Goal
In the entries below, find the line containing "Keep writing the three.js" and the line containing "obj.parent = empty". Copy those two lines and everything between them exactly, and only that.

Supplied information
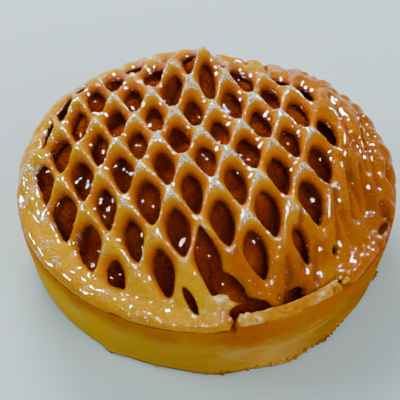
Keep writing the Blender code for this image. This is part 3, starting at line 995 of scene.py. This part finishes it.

...

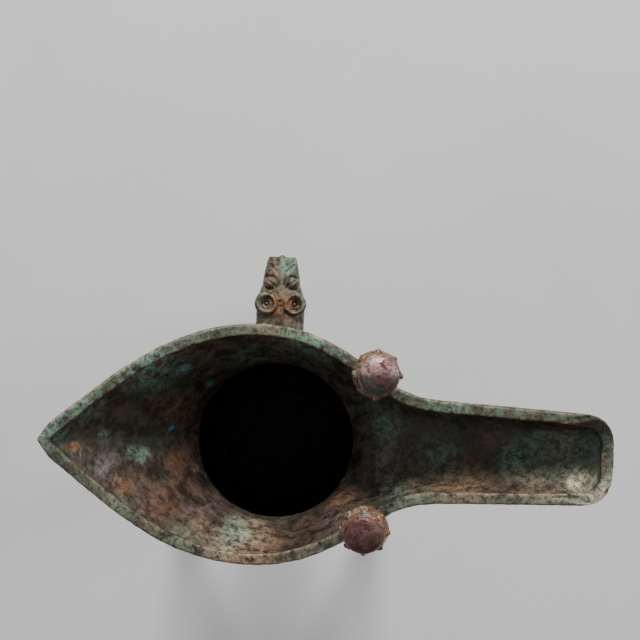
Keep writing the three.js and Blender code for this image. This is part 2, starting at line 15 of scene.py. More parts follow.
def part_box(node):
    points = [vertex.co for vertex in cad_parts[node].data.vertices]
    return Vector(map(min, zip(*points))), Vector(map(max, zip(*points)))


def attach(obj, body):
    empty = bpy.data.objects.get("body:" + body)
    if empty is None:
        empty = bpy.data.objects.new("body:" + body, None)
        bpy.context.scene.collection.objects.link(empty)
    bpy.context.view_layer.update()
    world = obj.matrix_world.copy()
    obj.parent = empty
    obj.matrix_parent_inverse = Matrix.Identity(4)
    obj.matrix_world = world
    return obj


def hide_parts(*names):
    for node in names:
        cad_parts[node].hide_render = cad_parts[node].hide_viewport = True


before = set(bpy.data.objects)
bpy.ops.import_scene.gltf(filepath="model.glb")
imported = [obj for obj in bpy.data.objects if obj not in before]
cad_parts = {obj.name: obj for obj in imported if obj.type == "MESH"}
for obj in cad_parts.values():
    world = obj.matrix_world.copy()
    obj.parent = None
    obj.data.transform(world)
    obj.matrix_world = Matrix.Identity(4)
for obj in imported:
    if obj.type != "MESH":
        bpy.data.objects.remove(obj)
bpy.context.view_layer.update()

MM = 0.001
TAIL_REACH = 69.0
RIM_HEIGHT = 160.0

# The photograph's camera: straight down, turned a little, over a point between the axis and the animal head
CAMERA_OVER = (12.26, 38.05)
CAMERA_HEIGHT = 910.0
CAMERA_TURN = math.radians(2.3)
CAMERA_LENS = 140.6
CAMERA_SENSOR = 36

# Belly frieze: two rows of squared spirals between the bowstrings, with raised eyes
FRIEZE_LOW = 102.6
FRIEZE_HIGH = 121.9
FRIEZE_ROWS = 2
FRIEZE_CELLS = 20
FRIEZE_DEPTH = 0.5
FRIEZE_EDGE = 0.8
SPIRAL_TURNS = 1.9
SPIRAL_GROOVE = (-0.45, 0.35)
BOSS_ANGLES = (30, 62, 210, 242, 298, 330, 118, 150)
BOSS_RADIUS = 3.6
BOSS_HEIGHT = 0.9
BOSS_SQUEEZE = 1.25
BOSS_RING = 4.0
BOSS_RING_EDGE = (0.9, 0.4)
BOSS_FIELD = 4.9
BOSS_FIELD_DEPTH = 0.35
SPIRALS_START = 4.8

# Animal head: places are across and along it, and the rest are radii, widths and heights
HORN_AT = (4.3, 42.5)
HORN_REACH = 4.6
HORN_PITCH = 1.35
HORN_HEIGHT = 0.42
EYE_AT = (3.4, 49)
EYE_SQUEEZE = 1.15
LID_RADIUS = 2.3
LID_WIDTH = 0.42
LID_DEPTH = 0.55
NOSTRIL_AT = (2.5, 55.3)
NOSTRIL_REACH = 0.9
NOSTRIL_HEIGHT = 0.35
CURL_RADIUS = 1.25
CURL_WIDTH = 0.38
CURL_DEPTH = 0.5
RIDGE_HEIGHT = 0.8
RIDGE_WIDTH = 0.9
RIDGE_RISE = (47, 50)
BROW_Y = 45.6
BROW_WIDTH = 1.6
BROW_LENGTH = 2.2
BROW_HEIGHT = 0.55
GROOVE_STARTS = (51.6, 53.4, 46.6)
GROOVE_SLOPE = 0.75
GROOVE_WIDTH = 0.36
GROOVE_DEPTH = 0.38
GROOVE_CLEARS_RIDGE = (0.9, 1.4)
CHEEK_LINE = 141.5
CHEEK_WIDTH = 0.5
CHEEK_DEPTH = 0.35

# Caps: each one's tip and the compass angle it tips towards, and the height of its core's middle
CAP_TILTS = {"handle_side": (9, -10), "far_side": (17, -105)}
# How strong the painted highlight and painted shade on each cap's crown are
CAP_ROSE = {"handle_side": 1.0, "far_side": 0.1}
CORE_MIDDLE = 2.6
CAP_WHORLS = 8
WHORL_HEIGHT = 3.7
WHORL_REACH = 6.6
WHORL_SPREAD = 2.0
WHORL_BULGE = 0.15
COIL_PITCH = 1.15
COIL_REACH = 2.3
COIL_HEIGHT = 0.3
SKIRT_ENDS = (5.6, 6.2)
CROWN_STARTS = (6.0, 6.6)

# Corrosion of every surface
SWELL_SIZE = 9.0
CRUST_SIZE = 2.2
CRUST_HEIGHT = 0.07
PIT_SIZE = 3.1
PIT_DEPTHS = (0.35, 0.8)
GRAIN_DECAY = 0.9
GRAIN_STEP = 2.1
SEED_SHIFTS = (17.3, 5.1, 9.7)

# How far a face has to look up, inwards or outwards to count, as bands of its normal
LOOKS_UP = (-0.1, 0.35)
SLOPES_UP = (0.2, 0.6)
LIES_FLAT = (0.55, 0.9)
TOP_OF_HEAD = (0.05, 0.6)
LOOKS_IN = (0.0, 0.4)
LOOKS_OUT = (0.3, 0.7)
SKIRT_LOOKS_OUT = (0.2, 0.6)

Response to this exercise
Keep writing the three.js and Blender code for this image. This is part 2, starting at line 15 of scene.py. More parts follow.
def part_box(node):
    points = [vertex.co for vertex in cad_parts[node].data.vertices]
    return Vector(map(min, zip(*points))), Vector(map(max, zip(*points)))


def attach(obj, body):
    empty = bpy.data.objects.get("body:" + body)
    if empty is None:
        empty = bpy.data.objects.new("body:" + body, None)
        bpy.context.scene.collection.objects.link(empty)
    bpy.context.view_layer.update()
    world = obj.matrix_world.copy()
    obj.parent = empty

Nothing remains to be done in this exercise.